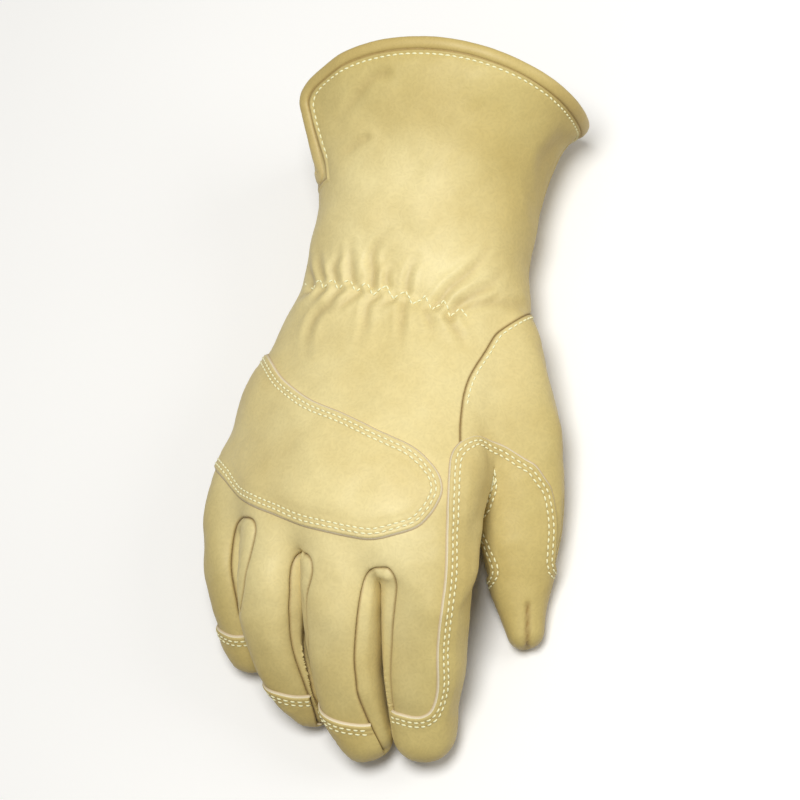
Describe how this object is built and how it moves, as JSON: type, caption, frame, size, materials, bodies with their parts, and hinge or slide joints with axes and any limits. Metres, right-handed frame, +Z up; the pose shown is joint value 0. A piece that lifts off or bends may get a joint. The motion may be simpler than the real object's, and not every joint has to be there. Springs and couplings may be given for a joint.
{
  "type": "leather work glove",
  "caption": "Right-hand leather gauntlet work glove lying palm down: flared bound cuff, gathered wrist, sewn-on knuckle strap, thumb saddle and fingertip caps.",
  "frame": {"origin": "centre of the bounding box's footprint, on the surface that the glove lies on", "axes": "+Y from the fingertips to the cuff, +X towards the thumb side, +Z up through the back of the hand"},
  "size_m": [0.1655, 0.279, 0.0837],
  "materials": {
    "grain_leather": "smooth pale tan grain leather with soft creases",
    "patch_leather": "the same leather sewn on top, with pale raw cut edges",
    "binding_leather": "thin leather rolled over the edge",
    "thread": "pale cream sewing thread",
    "inner_lining": "matt brushed inside face of the leather"
  },
  "bodies": {
    "root": {"back_panel": "grain_leather", "thumb_panel": "grain_leather", "palm_panel": "grain_leather", "cuff_palm_panel": "grain_leather", "thumb_palm_panel": "grain_leather", "fourchette_index_middle": "grain_leather", "fourchette_middle_ring": "grain_leather", "fourchette_ring_little": "grain_leather", "knuckle_strap": "patch_leather", "thumb_saddle": "patch_leather", "fingertip_cap_middle": "patch_leather", "fingertip_cap_ring": "patch_leather", "fingertip_cap_little": "patch_leather", "rim_binding": "binding_leather"}
  },
  "joints": []
}
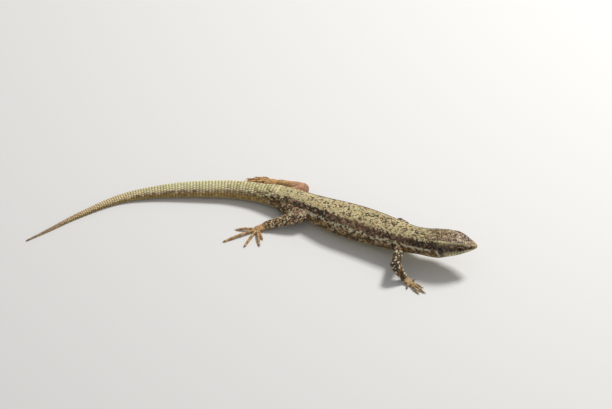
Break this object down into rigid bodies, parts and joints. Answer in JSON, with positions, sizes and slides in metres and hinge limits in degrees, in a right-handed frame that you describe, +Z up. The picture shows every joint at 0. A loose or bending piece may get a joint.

#### Aim of the exercise
Write out the material from the first line to the last, exactly.

#### Correct result
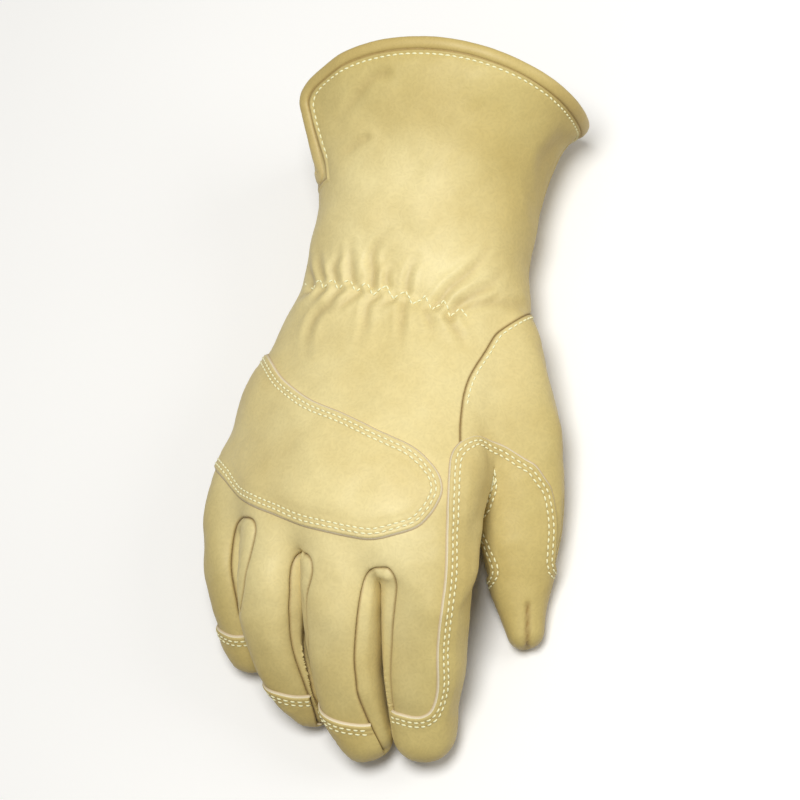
Describe how this object is built and how it moves, as JSON: type, caption, frame, size, materials, bodies with their parts, and hinge or slide joints with axes and any limits. Metres, right-handed frame, +Z up; the pose shown is joint value 0. A piece that lifts off or bends may get a joint. The motion may be simpler than the real object's, and not every joint has to be there. Springs and couplings may be given for a joint.
{
  "type": "leather work glove",
  "caption": "Right-hand leather gauntlet work glove lying palm down: flared bound cuff, gathered wrist, sewn-on knuckle strap, thumb saddle and fingertip caps.",
  "frame": {"origin": "centre of the bounding box's footprint, on the surface that the glove lies on", "axes": "+Y from the fingertips to the cuff, +X towards the thumb side, +Z up through the back of the hand"},
  "size_m": [0.1655, 0.279, 0.0837],
  "materials": {
    "grain_leather": "smooth pale tan grain leather with soft creases",
    "patch_leather": "the same leather sewn on top, with pale raw cut edges",
    "binding_leather": "thin leather rolled over the edge",
    "thread": "pale cream sewing thread",
    "inner_lining": "matt brushed inside face of the leather"
  },
  "bodies": {
    "root": {"back_panel": "grain_leather", "thumb_panel": "grain_leather", "palm_panel": "grain_leather", "cuff_palm_panel": "grain_leather", "thumb_palm_panel": "grain_leather", "fourchette_index_middle": "grain_leather", "fourchette_middle_ring": "grain_leather", "fourchette_ring_little": "grain_leather", "knuckle_strap": "patch_leather", "thumb_saddle": "patch_leather", "fingertip_cap_middle": "patch_leather", "fingertip_cap_ring": "patch_leather", "fingertip_cap_little": "patch_leather", "rim_binding": "binding_leather"}
  },
  "joints": []
}
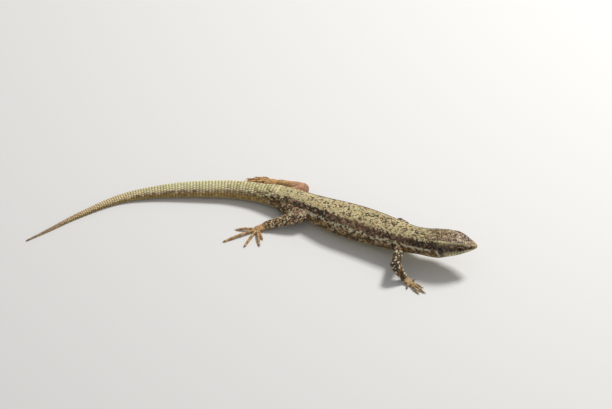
Break this object down into rigid bodies, parts and joints. Answer in JSON, with positions, sizes and slides in metres and hinge limits in degrees, in a right-handed frame that you describe, +Z up. The picture shows every joint at 0. A loose or bending piece may get a joint.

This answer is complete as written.